### [Stated goal]
Copy, without any alteration, the lines from the one that includes "Recreate this object" up to and including the one that includes "aluminium tube core.".

### [Input for this task]

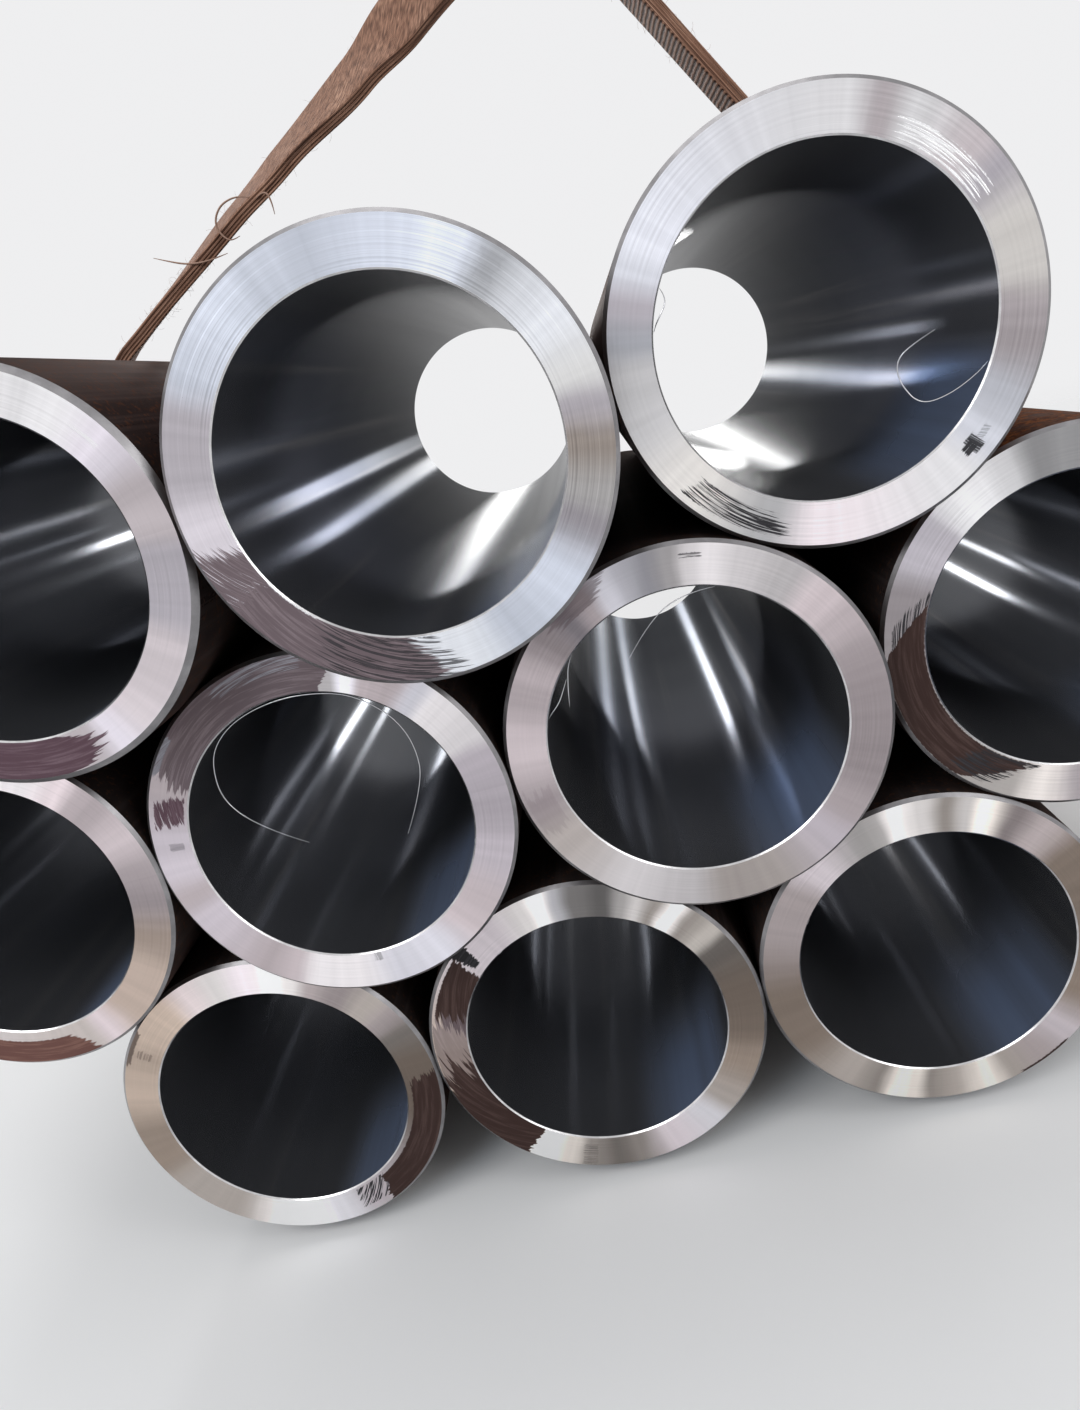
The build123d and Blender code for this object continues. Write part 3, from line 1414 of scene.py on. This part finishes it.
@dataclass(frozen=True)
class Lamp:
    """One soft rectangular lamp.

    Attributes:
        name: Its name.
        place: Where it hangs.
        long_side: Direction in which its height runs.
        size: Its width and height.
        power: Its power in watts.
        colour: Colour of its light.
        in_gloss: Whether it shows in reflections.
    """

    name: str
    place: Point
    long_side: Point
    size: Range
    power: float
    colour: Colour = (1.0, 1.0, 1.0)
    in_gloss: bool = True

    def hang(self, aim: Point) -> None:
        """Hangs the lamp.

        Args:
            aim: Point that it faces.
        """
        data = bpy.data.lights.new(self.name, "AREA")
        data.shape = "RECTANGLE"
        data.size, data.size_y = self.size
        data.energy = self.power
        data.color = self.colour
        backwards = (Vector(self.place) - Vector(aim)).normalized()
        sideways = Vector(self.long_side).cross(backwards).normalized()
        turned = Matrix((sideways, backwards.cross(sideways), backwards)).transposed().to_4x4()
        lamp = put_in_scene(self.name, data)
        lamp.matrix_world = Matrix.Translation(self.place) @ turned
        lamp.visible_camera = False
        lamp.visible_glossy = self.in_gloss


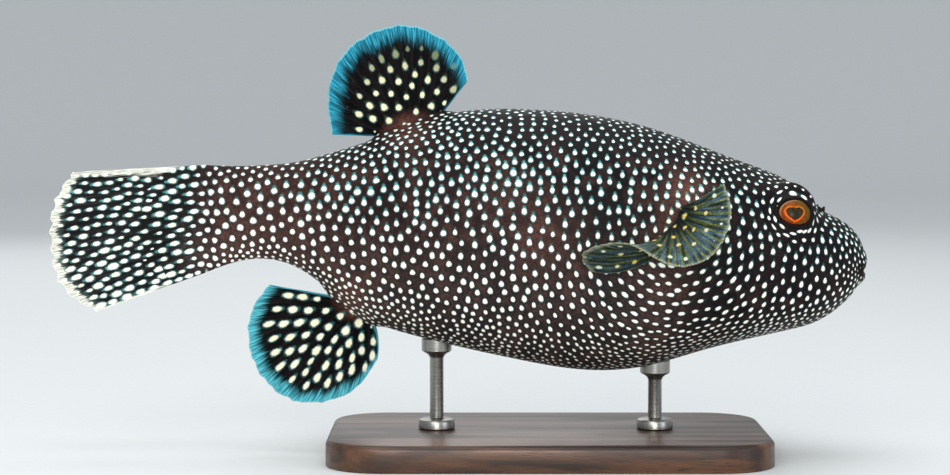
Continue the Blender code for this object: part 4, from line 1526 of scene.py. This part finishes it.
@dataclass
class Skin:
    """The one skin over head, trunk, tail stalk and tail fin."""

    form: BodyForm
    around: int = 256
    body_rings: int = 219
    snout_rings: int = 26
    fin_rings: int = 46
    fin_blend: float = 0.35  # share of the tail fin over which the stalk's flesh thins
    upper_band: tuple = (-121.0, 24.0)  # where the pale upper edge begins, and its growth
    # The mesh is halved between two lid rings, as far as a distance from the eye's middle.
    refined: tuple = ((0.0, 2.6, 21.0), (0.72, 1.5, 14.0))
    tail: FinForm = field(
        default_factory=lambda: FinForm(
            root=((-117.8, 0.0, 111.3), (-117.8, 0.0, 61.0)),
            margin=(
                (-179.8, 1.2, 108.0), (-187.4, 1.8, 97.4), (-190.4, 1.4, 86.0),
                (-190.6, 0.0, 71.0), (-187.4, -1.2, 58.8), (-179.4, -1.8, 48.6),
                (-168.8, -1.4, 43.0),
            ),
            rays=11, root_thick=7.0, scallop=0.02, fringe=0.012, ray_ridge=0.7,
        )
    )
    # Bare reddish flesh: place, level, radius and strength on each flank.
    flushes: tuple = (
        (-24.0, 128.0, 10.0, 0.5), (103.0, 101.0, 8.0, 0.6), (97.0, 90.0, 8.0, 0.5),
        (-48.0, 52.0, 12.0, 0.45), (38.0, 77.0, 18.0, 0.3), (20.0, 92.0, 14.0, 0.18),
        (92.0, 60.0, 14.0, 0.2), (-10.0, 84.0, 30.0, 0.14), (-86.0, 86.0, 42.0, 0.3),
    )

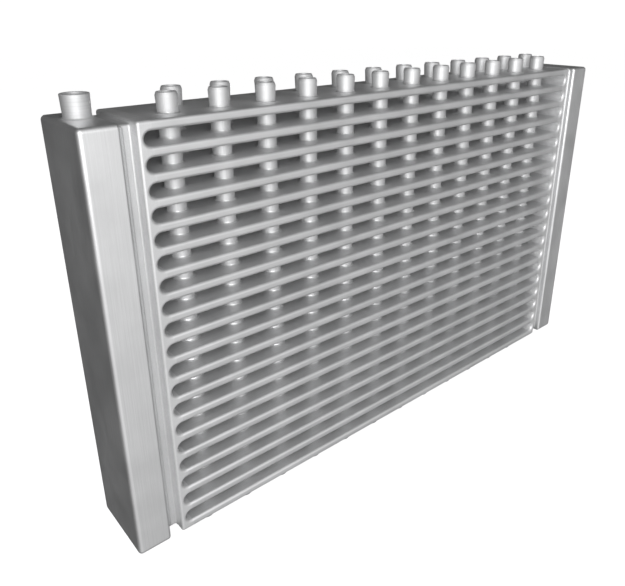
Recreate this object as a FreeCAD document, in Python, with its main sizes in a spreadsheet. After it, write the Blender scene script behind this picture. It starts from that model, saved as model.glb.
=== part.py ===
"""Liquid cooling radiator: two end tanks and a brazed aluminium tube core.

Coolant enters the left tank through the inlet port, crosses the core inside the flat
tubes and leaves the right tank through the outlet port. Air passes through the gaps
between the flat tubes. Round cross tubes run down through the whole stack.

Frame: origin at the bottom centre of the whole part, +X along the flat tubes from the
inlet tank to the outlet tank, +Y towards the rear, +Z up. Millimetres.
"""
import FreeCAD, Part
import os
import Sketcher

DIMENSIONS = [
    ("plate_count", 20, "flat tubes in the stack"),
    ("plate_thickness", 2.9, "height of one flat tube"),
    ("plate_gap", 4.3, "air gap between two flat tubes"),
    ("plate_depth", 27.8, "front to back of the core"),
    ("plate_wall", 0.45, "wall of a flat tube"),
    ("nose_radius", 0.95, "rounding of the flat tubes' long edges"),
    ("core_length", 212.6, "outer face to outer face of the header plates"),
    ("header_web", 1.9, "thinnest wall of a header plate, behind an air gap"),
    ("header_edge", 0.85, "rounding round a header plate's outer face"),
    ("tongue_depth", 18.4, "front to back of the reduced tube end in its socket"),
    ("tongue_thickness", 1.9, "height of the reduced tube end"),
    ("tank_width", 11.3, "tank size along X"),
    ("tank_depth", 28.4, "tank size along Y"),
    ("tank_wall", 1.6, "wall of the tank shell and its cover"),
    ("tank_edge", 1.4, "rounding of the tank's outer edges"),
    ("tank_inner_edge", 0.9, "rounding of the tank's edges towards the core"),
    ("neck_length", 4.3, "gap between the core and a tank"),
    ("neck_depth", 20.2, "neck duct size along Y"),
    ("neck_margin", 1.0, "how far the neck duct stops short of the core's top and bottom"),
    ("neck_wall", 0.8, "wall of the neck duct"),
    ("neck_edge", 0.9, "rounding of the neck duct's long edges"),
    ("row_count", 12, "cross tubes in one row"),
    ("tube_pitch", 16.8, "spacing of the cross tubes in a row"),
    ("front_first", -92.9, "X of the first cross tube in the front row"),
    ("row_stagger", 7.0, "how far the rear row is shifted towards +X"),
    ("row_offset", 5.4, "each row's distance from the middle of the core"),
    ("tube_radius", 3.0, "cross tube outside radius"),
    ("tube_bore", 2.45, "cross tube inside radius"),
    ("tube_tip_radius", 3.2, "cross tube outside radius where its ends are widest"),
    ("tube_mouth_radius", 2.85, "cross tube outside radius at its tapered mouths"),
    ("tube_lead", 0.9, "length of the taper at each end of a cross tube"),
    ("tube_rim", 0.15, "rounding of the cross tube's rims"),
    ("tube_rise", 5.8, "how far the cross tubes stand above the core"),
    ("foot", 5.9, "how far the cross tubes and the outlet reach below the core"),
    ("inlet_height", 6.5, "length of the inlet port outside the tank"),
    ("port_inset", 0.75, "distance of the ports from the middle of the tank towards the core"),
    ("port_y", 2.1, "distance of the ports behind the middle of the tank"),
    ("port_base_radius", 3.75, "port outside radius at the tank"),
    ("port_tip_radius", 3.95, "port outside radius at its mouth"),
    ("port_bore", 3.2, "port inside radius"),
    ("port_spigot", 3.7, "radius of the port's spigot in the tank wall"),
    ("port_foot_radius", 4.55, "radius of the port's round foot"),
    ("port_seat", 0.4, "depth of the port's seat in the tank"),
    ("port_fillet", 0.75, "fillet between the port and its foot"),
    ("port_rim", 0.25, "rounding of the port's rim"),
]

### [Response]
Recreate this object as a FreeCAD document, in Python, with its main sizes in a spreadsheet. After it, write the Blender scene script behind this picture. It starts from that model, saved as model.glb.
=== part.py ===
"""Liquid cooling radiator: two end tanks and a brazed aluminium tube core.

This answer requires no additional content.